The New York Times has just published a story in its Sunday Magazine that managed, in a thousand words or so, both to tell something good about Midwestern kids and to display what's wrong with most writing about American farming.
The story featured Alexandra Reau, a 14-year-old girl in Petersburg, Mich., who has developed a nice business growing all manner of vegetables and herbs in her family's yard and selling them directly to people in the neighborhood. Alexandra is part of the CSA (community-supported agriculture) movement that aims to get fresh produce to customers who pay a flat fee for regularly-delivered boxes of fruits and vegetables. Alexandra sounds like a bright, sweet and ambitious girl, making money for college while learning about plants and how they grow.
Andrea, say the Times, is a "quiet honor student with demurely made-up eyes." And then it asks, gratuitously, "Who says the face of American farming is a 57-year-old man with a John Deere cap?"
Well, everybody who knows anything about American farming, that's who.

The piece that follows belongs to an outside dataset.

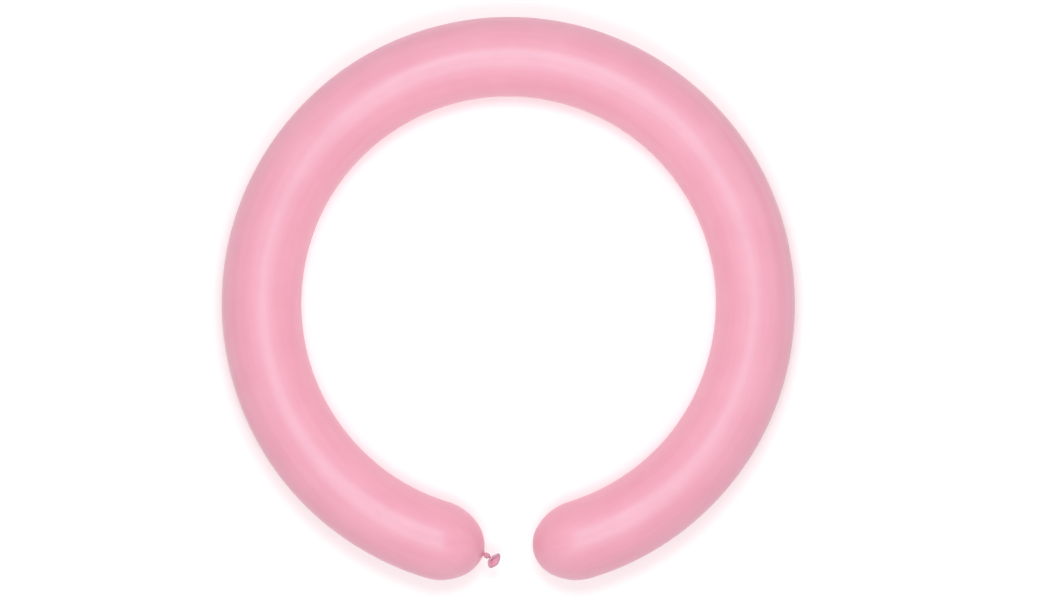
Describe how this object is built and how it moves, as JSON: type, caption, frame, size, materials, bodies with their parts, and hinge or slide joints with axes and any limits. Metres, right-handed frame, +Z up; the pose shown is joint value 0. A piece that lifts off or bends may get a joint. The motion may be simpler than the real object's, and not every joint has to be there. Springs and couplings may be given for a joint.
{
  "type": "modelling balloon",
  "caption": "Long latex balloon, blown up, tied at the neck and bent into an open ring with a gap between its two domed ends.",
  "frame": {"origin": "on the floor, under the middle of the ring's outline", "axes": "+Z up out of the ring's plane, the ring lies flat; the gap faces -Y; +X runs from the tied end to the plain end across the gap"},
  "size_m": [0.548, 0.5384, 0.076],
  "materials": {
    "stretched_latex": "satin, pastel pink, opaque",
    "tied_latex": "satin, deeper pink where the film is not stretched"
  },
  "bodies": {
    "neck_arm_9": {"film_arc_01": "stretched_latex", "film_bend_01": "stretched_latex", "neck_dome": "stretched_latex", "neck_gather": "tied_latex"},
    "neck_arm_8": {"film_arc_02": "stretched_latex", "film_bend_02": "stretched_latex"},
    "neck_arm_7": {"film_arc_03": "stretched_latex", "film_bend_03": "stretched_latex"},
    "neck_arm_6": {"film_arc_04": "stretched_latex", "film_bend_04": "stretched_latex"},
    "neck_arm_5": {"film_arc_05": "stretched_latex", "film_bend_05": "stretched_latex"},
    "neck_arm_4": {"film_arc_06": "stretched_latex", "film_bend_06": "stretched_latex"},
    "neck_arm_3": {"film_arc_07": "stretched_latex", "film_bend_07": "stretched_latex"},
    "neck_arm_2": {"film_arc_08": "stretched_latex", "film_bend_08": "stretched_latex"},
    "neck_arm_1": {"film_arc_09": "stretched_latex", "film_bend_09": "stretched_latex"},
    "crown": {"film_arc_10": "stretched_latex"},
    "tip_arm_1": {"film_arc_11": "stretched_latex", "film_bend_10": "stretched_latex"},
    "tip_arm_2": {"film_arc_12": "stretched_latex", "film_bend_11": "stretched_latex"},
    "tip_arm_3": {"film_arc_13": "stretched_latex", "film_bend_12": "stretched_latex"},
    "tip_arm_4": {"film_arc_14": "stretched_latex", "film_bend_13": "stretched_latex"},
    "tip_arm_5": {"film_arc_15": "stretched_latex", "film_bend_14": "stretched_latex"},
    "tip_arm_6": {"film_arc_16": "stretched_latex", "film_bend_15": "stretched_latex"},
    "tip_arm_7": {"film_arc_17": "stretched_latex", "film_bend_16": "stretched_latex"},
    "tip_arm_8": {"film_arc_18": "stretched_latex", "film_bend_17": "stretched_latex"},
    "tip_arm_9": {"film_arc_19": "stretched_latex", "film_bend_18": "stretched_latex", "tip_dome": "stretched_latex"},
    "tied_neck": {"neck_stem": "tied_latex", "knot": "tied_latex"},
    "mouth": {"mouth_flare": "tied_latex", "rolled_rim": "tied_latex"}
  },
  "joints": [
    {"name": "neck_arm_open", "type": "hinge", "parent": "crown", "child": "neck_arm_1", "pos_m": [-0.0356, 0.22853, 0.038], "axis": [0, 0, -1], "range_deg": [-0.24, 17.35], "stiffness_Nm_per_rad": 0.03, "deforming": ["film_bend_09"]},
    {"name": "neck_arm_open_2", "type": "hinge", "parent": "neck_arm_1", "child": "neck_arm_2", "pos_m": [-0.10356, 0.20729, 0.038], "axis": [0, 0, -1], "range_deg": [-0.24, 17.35], "stiffness_Nm_per_rad": 0.03, "deforming": ["film_bend_08"]},
    {"name": "neck_arm_open_3", "type": "hinge", "parent": "neck_arm_2", "child": "neck_arm_3", "pos_m": [-0.16209, 0.16675, 0.038], "axis": [0, 0, -1], "range_deg": [-0.24, 17.35], "stiffness_Nm_per_rad": 0.03, "deforming": ["film_bend_07"]},
    {"name": "neck_arm_open_4", "type": "hinge", "parent": "neck_arm_3", "child": "neck_arm_4", "pos_m": [-0.20588, 0.1106, 0.038], "axis": [0, 0, -1], "range_deg": [-0.24, 17.35], "stiffness_Nm_per_rad": 0.03, "deforming": ["film_bend_06"]},
    {"name": "neck_arm_open_5", "type": "hinge", "parent": "neck_arm_4", "child": "neck_arm_5", "pos_m": [-0.23092, 0.04395, 0.038], "axis": [0, 0, -1], "range_deg": [-0.24, 17.35], "stiffness_Nm_per_rad": 0.03, "deforming": ["film_bend_05"]},
    {"name": "neck_arm_open_6", "type": "hinge", "parent": "neck_arm_5", "child": "neck_arm_6", "pos_m": [-0.23494, -0.02714, 0.038], "axis": [0, 0, -1], "range_deg": [-0.24, 17.35], "stiffness_Nm_per_rad": 0.03, "deforming": ["film_bend_04"]},
    {"name": "neck_arm_open_7", "type": "hinge", "parent": "neck_arm_6", "child": "neck_arm_7", "pos_m": [-0.21758, -0.09619, 0.038], "axis": [0, 0, -1], "range_deg": [-0.24, 17.35], "stiffness_Nm_per_rad": 0.03, "deforming": ["film_bend_03"]},
    {"name": "neck_arm_open_8", "type": "hinge", "parent": "neck_arm_7", "child": "neck_arm_8", "pos_m": [-0.18041, -0.15692, 0.038], "axis": [0, 0, -1], "range_deg": [-0.24, 17.35], "stiffness_Nm_per_rad": 0.03, "deforming": ["film_bend_02"]},
    {"name": "neck_arm_open_9", "type": "hinge", "parent": "neck_arm_8", "child": "neck_arm_9", "pos_m": [-0.12682, -0.2038, 0.038], "axis": [0, 0, -1], "range_deg": [-0.24, 17.35], "stiffness_Nm_per_rad": 0.03, "deforming": ["film_bend_01"]},
    {"name": "tip_arm_open", "type": "hinge", "parent": "crown", "child": "tip_arm_1", "pos_m": [0.0356, 0.22853, 0.038], "axis": [0, 0, 1], "range_deg": [-0.24, 17.35], "stiffness_Nm_per_rad": 0.03, "deforming": ["film_bend_10"]},
    {"name": "tip_arm_open_2", "type": "hinge", "parent": "tip_arm_1", "child": "tip_arm_2", "pos_m": [0.10356, 0.20729, 0.038], "axis": [0, 0, 1], "range_deg": [-0.24, 17.35], "stiffness_Nm_per_rad": 0.03, "deforming": ["film_bend_11"]},
    {"name": "tip_arm_open_3", "type": "hinge", "parent": "tip_arm_2", "child": "tip_arm_3", "pos_m": [0.16209, 0.16675, 0.038], "axis": [0, 0, 1], "range_deg": [-0.24, 17.35], "stiffness_Nm_per_rad": 0.03, "deforming": ["film_bend_12"]},
    {"name": "tip_arm_open_4", "type": "hinge", "parent": "tip_arm_3", "child": "tip_arm_4", "pos_m": [0.20588, 0.1106, 0.038], "axis": [0, 0, 1], "range_deg": [-0.24, 17.35], "stiffness_Nm_per_rad": 0.03, "deforming": ["film_bend_13"]},
    {"name": "tip_arm_open_5", "type": "hinge", "parent": "tip_arm_4", "child": "tip_arm_5", "pos_m": [0.23092, 0.04395, 0.038], "axis": [0, 0, 1], "range_deg": [-0.24, 17.35], "stiffness_Nm_per_rad": 0.03, "deforming": ["film_bend_14"]},
    {"name": "tip_arm_open_6", "type": "hinge", "parent": "tip_arm_5", "child": "tip_arm_6", "pos_m": [0.23494, -0.02714, 0.038], "axis": [0, 0, 1], "range_deg": [-0.24, 17.35], "stiffness_Nm_per_rad": 0.03, "deforming": ["film_bend_15"]},
    {"name": "tip_arm_open_7", "type": "hinge", "parent": "tip_arm_6", "child": "tip_arm_7", "pos_m": [0.21758, -0.09619, 0.038], "axis": [0, 0, 1], "range_deg": [-0.24, 17.35], "stiffness_Nm_per_rad": 0.03, "deforming": ["film_bend_16"]},
    {"name": "tip_arm_open_8", "type": "hinge", "parent": "tip_arm_7", "child": "tip_arm_8", "pos_m": [0.18041, -0.15692, 0.038], "axis": [0, 0, 1], "range_deg": [-0.24, 17.35], "stiffness_Nm_per_rad": 0.03, "deforming": ["film_bend_17"]},
    {"name": "tip_arm_open_9", "type": "hinge", "parent": "tip_arm_8", "child": "tip_arm_9", "pos_m": [0.12682, -0.2038, 0.038], "axis": [0, 0, 1], "range_deg": [-0.24, 17.35], "stiffness_Nm_per_rad": 0.03, "deforming": ["film_bend_18"]},
    {"name": "neck_swing", "type": "hinge", "parent": "neck_arm_9", "child": "tied_neck", "pos_m": [-0.0244, -0.24397, 0.038], "axis": [0, 0, 1], "range_deg": [-25, 25], "stiffness_Nm_per_rad": 0.002, "deforming": ["neck_gather"]},
    {"name": "mouth_nod", "type": "hinge", "parent": "tied_neck", "child": "mouth", "pos_m": [-0.0171, -0.24766, 0.038], "axis": [-0.5786, -0.8156, 0], "range_deg": [-20, 20], "stiffness_Nm_per_rad": 0.001}
  ],
  "couplings": [
    {"joint": "neck_arm_open_2", "follows": "neck_arm_open", "ratio": 1},
    {"joint": "neck_arm_open_3", "follows": "neck_arm_open", "ratio": 1},
    {"joint": "neck_arm_open_4", "follows": "neck_arm_open", "ratio": 1},
    {"joint": "neck_arm_open_5", "follows": "neck_arm_open", "ratio": 1},
    {"joint": "neck_arm_open_6", "follows": "neck_arm_open", "ratio": 1},
    {"joint": "neck_arm_open_7", "follows": "neck_arm_open", "ratio": 1},
    {"joint": "neck_arm_open_8", "follows": "neck_arm_open", "ratio": 1},
    {"joint": "neck_arm_open_9", "follows": "neck_arm_open", "ratio": 1},
    {"joint": "tip_arm_open_2", "follows": "tip_arm_open", "ratio": 1},
    {"joint": "tip_arm_open_3", "follows": "tip_arm_open", "ratio": 1},
    {"joint": "tip_arm_open_4", "follows": "tip_arm_open", "ratio": 1},
    {"joint": "tip_arm_open_5", "follows": "tip_arm_open", "ratio": 1},
    {"joint": "tip_arm_open_6", "follows": "tip_arm_open", "ratio": 1},
    {"joint": "tip_arm_open_7", "follows": "tip_arm_open", "ratio": 1},
    {"joint": "tip_arm_open_8", "follows": "tip_arm_open", "ratio": 1},
    {"joint": "tip_arm_open_9", "follows": "tip_arm_open", "ratio": 1}
  ]
}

It should be possible to write about a nice kid growing tomatoes and zucchini in her backyard without succumbing to the urban bias to demonize the people who grow most of America's food. But the Times, as usual, succumbed.
Writing on farming these days seems to descend from the twin peaks of Times Square and Berkeley, home of the locavore guru, Alice Waters, and her best-selling acolyte, Michael Pollan. Which is to say that the national conversation on food goes on over the heads of most Americans who grow it and most Americans who eat it.
Let me be clear. I have no beef with local farming, small farming, niche farming, sustainable farming -- even organic farming, so long as no one claims that organic food actually tastes better. I love farmers' markets and faithfully prowl two or three of them in Chicago every week. I ate in Chez Panisse, Waters' Berkeley restaurant, and had a swell meal. I've read Pollan's books and admire them for the writing, if not the logic. Especially, I salute serious young small farmers like Alexandra Reau and hope she thrives.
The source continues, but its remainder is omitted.